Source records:
********

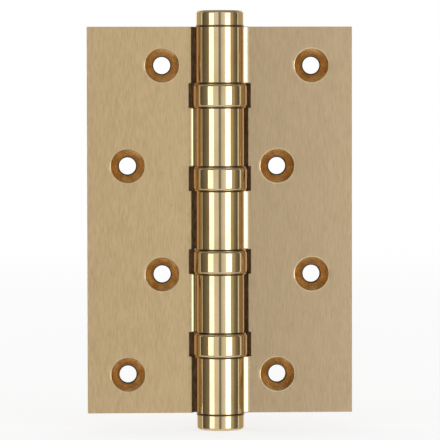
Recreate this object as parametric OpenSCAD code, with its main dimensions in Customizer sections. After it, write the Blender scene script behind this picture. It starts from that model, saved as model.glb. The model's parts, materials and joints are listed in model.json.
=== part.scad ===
// Solid brass butt hinge with four ball bearings, shown opened flat.
// The pin's axis is Z and the origin is on it, half way up. The screwed faces look towards -Y.
// The frame leaf is at +X with knuckles 1, 3 and 5 from the top, and the door leaf is at -X
// with knuckles 2 and 4. One ball bearing lies in each gap between two knuckles.

/* [Leaves] */
// Height of both leaves
leaf_h = 102; // [80:1:160]
// Width over both leaves when the hinge is flat
open_w = 70; // [60:1:120]
// Thickness of a leaf
leaf_t = 3; // [2:0.1:4]
// Gap between the leaves' faces when the hinge is shut
shut_gap = 3; // [2:0.1:4]

/* [Knuckles] */
// Diameter of the knuckles
knuckle_d = 12.7; // [12.5:0.1:16]
// Height of the top and bottom knuckles
end_knuckle_h = 14.9; // [8:0.1:18]
// Width of the slope by which a leaf's face rises to its knuckle
slope_w = 1.55; // [1.2:0.05:2]
// Radius of that slope
slope_r = 4; // [3:0.5:8]
// Radius of the fillet between a leaf's back and its knuckle
back_fillet_r = 0.8; // [0.3:0.1:1.5]
// Space left round a knuckle by the other leaf
knuckle_clear = 1.4; // [0.5:0.1:2]
// How far the round spaces close towards the leaves' backs, as a share of their clearance
space_lean = 0.95; // [0:0.05:1]

/* [Screw holes] */
// Diameter of the screw holes
screw_hole_d = 4.5; // [3:0.1:5.5]
// Diameter of the countersinks at the face
countersink_d = 9; // [6:0.1:10]
// Angle across the countersinks
countersink_angle = 90; // [82:1:100]
// Distance from the pin's axis to the column of holes nearest to it
near_column = 15.2; // [13.5:0.1:18]
// Distance from a leaf's outer edge to its other column of holes
side_margin = 10.7; // [6:0.1:12]
// Distance from a leaf's end to the first row of holes
end_margin = 10.2; // [6:0.1:14]
// Spacing of the two middle rows of holes
middle_spacing = 28.6; // [20:0.1:40]

/* [Pin and tips] */
// Diameter of the pin
pin_d = 6.35; // [5:0.05:6.5]
// Radial running clearance between the pin and its bores
pin_clear = 0.05; // [0.02:0.01:0.1]
// Chamfer on the pin's ends
pin_chamfer = 0.4; // [0.1:0.1:1]
// Height of the tips beyond the leaves
tip_h = 4.2; // [2:0.1:8]
// Radial step from a knuckle in to its tip
tip_step = 0.05; // [0.05:0.05:1]
// Radius on a tip's outer edge
tip_edge_r = 0.8; // [0.2:0.1:1.5]
// Depth to which a tip's spigot enters its knuckle
spigot_h = 5; // [2:0.5:8]
// Radial clearance round a spigot
spigot_clear = 0.02; // [0.01:0.01:0.05]

/* [Ball bearings] */
// Height of the gap between two knuckles
bearing_gap = 6.5; // [5.5:0.1:9]
// Radial step from a knuckle out to a bearing's shell
shell_step = 0.75; // [0.7:0.05:1.5]
// Gap between a shell and each knuckle beside it
shell_end_gap = 0.25; // [0.15:0.05:0.4]
// Radial space round a shell in the leaves' pockets
shell_clear = 1.3; // [0.5:0.1:2]
// Wall of a shell
shell_wall = 0.8; // [0.5:0.05:0.9]
// Thickness of a shell's inward lips
lip_h = 0.6; // [0.3:0.05:0.8]
// Length of a shell's inward lips
lip_l = 0.5; // [0.3:0.05:0.8]
// Radius on a shell's outer edges
shell_edge_r = 0.7; // [0.2:0.05:0.75]
// Clearance between a race and the shell round it
race_clear = 0.05; // [0.02:0.01:0.1]
// Radial clearance between a race's boss and the shell's lip
boss_clear = 0.2; // [0.1:0.05:0.3]
// End play of a bearing's upper race under the shell's lip
race_end_play = 0.1; // [0.05:0.05:0.2]
// Distance between the two races of a bearing
race_gap = 1.6; // [1.4:0.05:1.8]
// Diameter of the balls
ball_d = 2; // [1.9:0.05:2.1]
// Least distance between the centres of two balls
ball_spacing = 2.45; // [2.4:0.05:4]
// Clearance between a ball and its groove or pocket
ball_clear = 0.05; // [0.02:0.01:0.08]
// Thickness of a cage
cage_t = 1; // [0.6:0.05:1.2]
// Radial clearance between a cage and the pin or shell
cage_clear = 0.15; // [0.05:0.05:0.2]

/* [Hidden] */
$fn = 96;
overlap = 0.1;           // how far a cut runs past the face it opens
blend = 0.002;           // how far a rounded corner's arc runs into what it joins
knuckle_r = knuckle_d / 2;
middle_knuckle_h = (leaf_h - 2 * end_knuckle_h - 4 * bearing_gap) / 3;
face_y = shut_gap / 2;
back_y = face_y + leaf_t;
half_w = open_w / 2;
far_column = half_w - side_margin;
end_row = leaf_h / 2 - end_margin;
middle_row = middle_spacing / 2;
pin_r = pin_d / 2;
bore_r = pin_r + pin_clear;
spigot_r = bore_r - spigot_clear;
shell_r = knuckle_r + shell_step;
shell_h = bearing_gap - 2 * shell_end_gap;
room_r = shell_r - shell_wall;
lip_r = room_r - lip_l;
race_r = room_r - race_clear;
boss_r = lip_r - boss_clear;
ball_r = ball_d / 2;
ball_circle_r = (bore_r + race_r) / 2;
ball_count = floor(2 * PI * ball_circle_r / ball_spacing);

brass = "#c8a564";
polished_brass = "#d8b46a";
steel = "#b9bcc0";

BEARINGS = [1, 2, 3, 4];
FRAME_KNUCKLES = [1, 3, 5];
DOOR_KNUCKLES = [2, 4];

// Knuckles and bearings are numbered from the top.
function knuckle_h(k) = k == 1 || k == 5 ? end_knuckle_h : middle_knuckle_h;
function knuckle_top(k) = leaf_h / 2 - (k == 1 ? 0
  : end_knuckle_h + bearing_gap + (k - 2) * (middle_knuckle_h + bearing_gap));
function bearing_z(n) = knuckle_top(n) - knuckle_h(n) - bearing_gap / 2;

// Cross-section of a leaf with its knuckle, the same over the whole height before it is cut.
// The slope's arc runs from the leaf's face to meet_point on the knuckle, and the fillet at the back
// rolls on the knuckle and the back.
module leaf_section() {
  slope_centre = [knuckle_r + slope_w, face_y - slope_r];
  reach = norm(slope_centre);
  corner = acos((slope_r ^ 2 + reach ^ 2 - knuckle_r ^ 2) / (2 * slope_r * reach));
  meet_angle = atan2(-slope_centre[1], -slope_centre[0]) - corner;
  meet_point = slope_centre + slope_r * [cos(meet_angle), sin(meet_angle)];
  back_centre_y = back_y + back_fillet_r;
  back_centre = [sqrt((knuckle_r + back_fillet_r) ^ 2 - back_centre_y ^ 2), back_centre_y];
  mid_y = (face_y + back_y) / 2;
  circle(knuckle_r);
  translate([0, face_y]) square([half_w, leaf_t]);
  difference() {
    polygon([
      [0, 0], meet_point, slope_centre, [slope_centre[0], mid_y],
      [back_centre[0], mid_y], back_centre
    ]);
    translate(slope_centre) circle(slope_r + blend);
    translate(back_centre) circle(back_fillet_r + blend);
  }
}

// A round space of radius r at the leaves' faces. Its axis lies before the pin's axis by lean, so that
// it narrows towards their backs and the barrel hides what is behind.
module round_space(r, lean, h) {
  translate([0, -lean, 0]) cylinder(h = h, r = sqrt(r ^ 2 - face_y ^ 2 + (face_y + lean) ^ 2));
}

// The round space for a knuckle of the other leaf.
module knuckle_space(k) {
  translate([0, 0, knuckle_top(k) - knuckle_h(k) - overlap])
    round_space(knuckle_r + knuckle_clear, space_lean * knuckle_clear, knuckle_h(k) + 2 * overlap);
}

// The round pocket for a bearing, between two knuckles.
module bearing_space(n) {
  translate([0, 0, bearing_z(n) - bearing_gap / 2])
    round_space(shell_r + shell_clear, space_lean * shell_clear, bearing_gap);
}

// A countersunk screw hole through a leaf, with the countersink in its face.
module screw_hole(x, z) {
  sink = (countersink_d - screw_hole_d) / 2 / tan(countersink_angle / 2);
  slope = tan(countersink_angle / 2);
  translate([x, face_y, z]) rotate([-90, 0, 0]) {
    translate([0, 0, -overlap]) cylinder(h = leaf_t + 2 * overlap, d = screw_hole_d);
    translate([0, 0, -overlap])
      cylinder(h = sink + overlap, r1 = countersink_d / 2 + overlap * slope, r2 = screw_hole_d / 2);
  }
}

// A leaf at +X. The columns list the distance from the axis of each hole, from the top down.
module leaf(other_knuckles, columns) {
  rows = [end_row, middle_row, -middle_row, -end_row];
  difference() {
    translate([0, 0, -leaf_h / 2]) linear_extrude(leaf_h) leaf_section();
    for (k = other_knuckles) knuckle_space(k);
    for (n = BEARINGS) bearing_space(n);
    cylinder(h = leaf_h + 2 * overlap, r = bore_r, center = true);
    for (i = [0:3]) screw_hole(columns[i], rows[i]);
  }
}

module frame_leaf() {
  color(brass) leaf(DOOR_KNUCKLES, [far_column, near_column, far_column, near_column]);
}

module door_leaf() {
  color(brass) mirror([1, 0, 0])
    leaf(FRAME_KNUCKLES, [near_column, far_column, near_column, far_column]);
}

// The pin runs between the spigots of the two tips.
module hinge_pin() {
  half = leaf_h / 2 - spigot_h;
  color(steel) rotate_extrude()
    polygon([
      [0, -half], [pin_r - pin_chamfer, -half], [pin_r, -half + pin_chamfer],
      [pin_r, half - pin_chamfer], [pin_r - pin_chamfer, half], [0, half]
    ]);
}

// A cap that closes the barrel's end, with a spigot in the knuckle's bore.
module tip() {
  cap_r = knuckle_r - tip_step;
  color(polished_brass) rotate_extrude() {
    square([cap_r, tip_h - tip_edge_r]);
    square([cap_r - tip_edge_r, tip_h]);
    translate([0, -spigot_h]) square([spigot_r, spigot_h + overlap]);
    intersection() {
      translate([cap_r - tip_edge_r, tip_h - tip_edge_r]) circle(tip_edge_r);
      square([cap_r, tip_h]);
    }
  }
}

module top_tip() {
  translate([0, 0, leaf_h / 2]) tip();
}

module bottom_tip() {
  mirror([0, 0, 1]) top_tip();
}

// The polished ring round a bearing. Its two lips keep the races in.
module bearing_shell(n) {
  color(polished_brass) translate([0, 0, bearing_z(n)]) rotate_extrude() difference() {
    union() {
      for (side = [-1, 1])
        translate([shell_r - shell_edge_r, side * (shell_h / 2 - shell_edge_r)]) circle(shell_edge_r);
      translate([lip_r, -shell_h / 2]) square([shell_r - shell_edge_r - lip_r, shell_h]);
      translate([lip_r, shell_edge_r - shell_h / 2])
        square([shell_r - lip_r, shell_h - 2 * shell_edge_r]);
    }
    translate([lip_r - overlap, lip_h - shell_h / 2])
      square([room_r - lip_r + overlap, shell_h - 2 * lip_h]);
  }
}

// A race with its boss against a knuckle. play is its end clearance below the shell's lip.
module race(play) {
  color(steel) rotate_extrude() difference() {
    union() {
      translate([bore_r, race_gap / 2])
        square([race_r - bore_r, shell_h / 2 - lip_h - play - race_gap / 2]);
      translate([bore_r, race_gap / 2])
        square([boss_r - bore_r, (bearing_gap - race_gap) / 2]);
    }
    translate([ball_circle_r, 0]) circle(ball_r + ball_clear);
  }
}

module bearing_upper_race(n) {
  translate([0, 0, bearing_z(n)]) race(race_end_play);
}

module bearing_lower_race(n) {
  translate([0, 0, bearing_z(n)]) mirror([0, 0, 1]) race(0);
}

// Places one child at the centre of each ball.
module at_balls(n) {
  for (i = [0:ball_count - 1])
    translate([0, 0, bearing_z(n)]) rotate(i * 360 / ball_count) translate([ball_circle_r, 0, 0])
      children();
}

module bearing_cage(n) {
  color(polished_brass) difference() {
    translate([0, 0, bearing_z(n)]) difference() {
      cylinder(h = cage_t, r = room_r - cage_clear, center = true);
      cylinder(h = cage_t + 2 * overlap, r = pin_r + cage_clear, center = true);
    }
    at_balls(n) cylinder(h = cage_t + 2 * overlap, r = ball_r + ball_clear, center = true);
  }
}

module bearing_balls(n) {
  color(steel) at_balls(n) sphere(ball_r);
}

frame_leaf();
door_leaf();
hinge_pin();
top_tip();
bottom_tip();
for (n = BEARINGS) {
  bearing_shell(n);
  bearing_upper_race(n);
  bearing_lower_race(n);
  bearing_cage(n);
  bearing_balls(n);
}
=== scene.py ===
# Brass butt hinge with four ball bearings: its surfaces, light and camera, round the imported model.
import bpy
import bmesh
import json
import math
from mathutils import Matrix, Vector


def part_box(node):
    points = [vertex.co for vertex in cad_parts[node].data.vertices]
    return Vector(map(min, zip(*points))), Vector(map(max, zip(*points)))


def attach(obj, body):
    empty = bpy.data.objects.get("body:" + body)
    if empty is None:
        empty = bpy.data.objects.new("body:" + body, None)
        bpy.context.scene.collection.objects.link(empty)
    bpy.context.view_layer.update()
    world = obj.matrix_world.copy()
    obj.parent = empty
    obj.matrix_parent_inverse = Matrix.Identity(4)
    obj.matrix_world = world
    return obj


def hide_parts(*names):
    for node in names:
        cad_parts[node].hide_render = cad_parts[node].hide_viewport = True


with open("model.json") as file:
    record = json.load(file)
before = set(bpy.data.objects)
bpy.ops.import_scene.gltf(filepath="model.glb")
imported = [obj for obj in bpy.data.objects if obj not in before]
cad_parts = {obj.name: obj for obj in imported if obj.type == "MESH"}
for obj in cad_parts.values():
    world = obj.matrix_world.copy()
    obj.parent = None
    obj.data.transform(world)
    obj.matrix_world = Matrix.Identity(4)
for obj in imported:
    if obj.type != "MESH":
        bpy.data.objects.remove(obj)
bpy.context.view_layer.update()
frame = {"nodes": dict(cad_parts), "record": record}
record = frame["record"]
scene = bpy.context.scene
mm = 0.001  # pieces are modelled in millimetres and scaled once at the end
tiny = 1e-4  # points closer than this are one, in millimetres
inside = 2e-4  # how far turned pieces stay inside the model's box
smoothLimit = math.radians(30)  # edges sharper than this stay sharp in the shading
flatLimit = 0.01  # faces that meet at less than this, in radians, are one surface
leafThickness = 3.0
knuckleRadius = 6.35
print("model loaded:", len(frame["nodes"]), "nodes")


def boxOf(node):
    low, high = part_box(node)
    return low / mm, high / mm


# heights along the pin and the leaves' faces, as the model has them
mounts = {mount["name"]: mount for mount in record["mounts"]}
backY = mounts["frame_back"]["pos_m"][1] / mm
frontY = backY - leafThickness
leafBottom, leafTop = boxOf("door_leaf")[0].z, boxOf("door_leaf")[1].z
outerX = boxOf("frame_leaf")[1].x
ringRadius = boxOf("bearing_1_shell")[1].x
floorZ = boxOf("bottom_tip")[0].z
bearings = [1, 2, 3, 4]
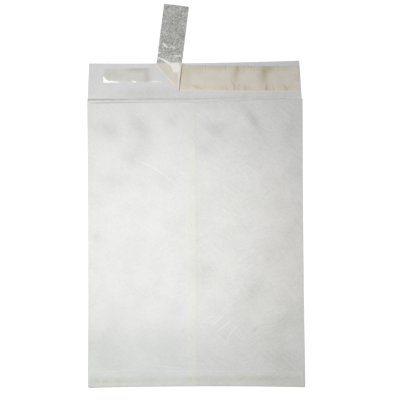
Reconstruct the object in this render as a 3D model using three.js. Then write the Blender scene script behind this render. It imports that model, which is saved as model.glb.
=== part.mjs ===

********

Everything from the line with "Reconstruct the object" through the last line of the material above should be echoed exactly, and nothing else.

▸ **Output of the exercise**
Reconstruct the object in this render as a 3D model using three.js. Then write the Blender scene script behind this render. It imports that model, which is saved as model.glb.
=== part.mjs ===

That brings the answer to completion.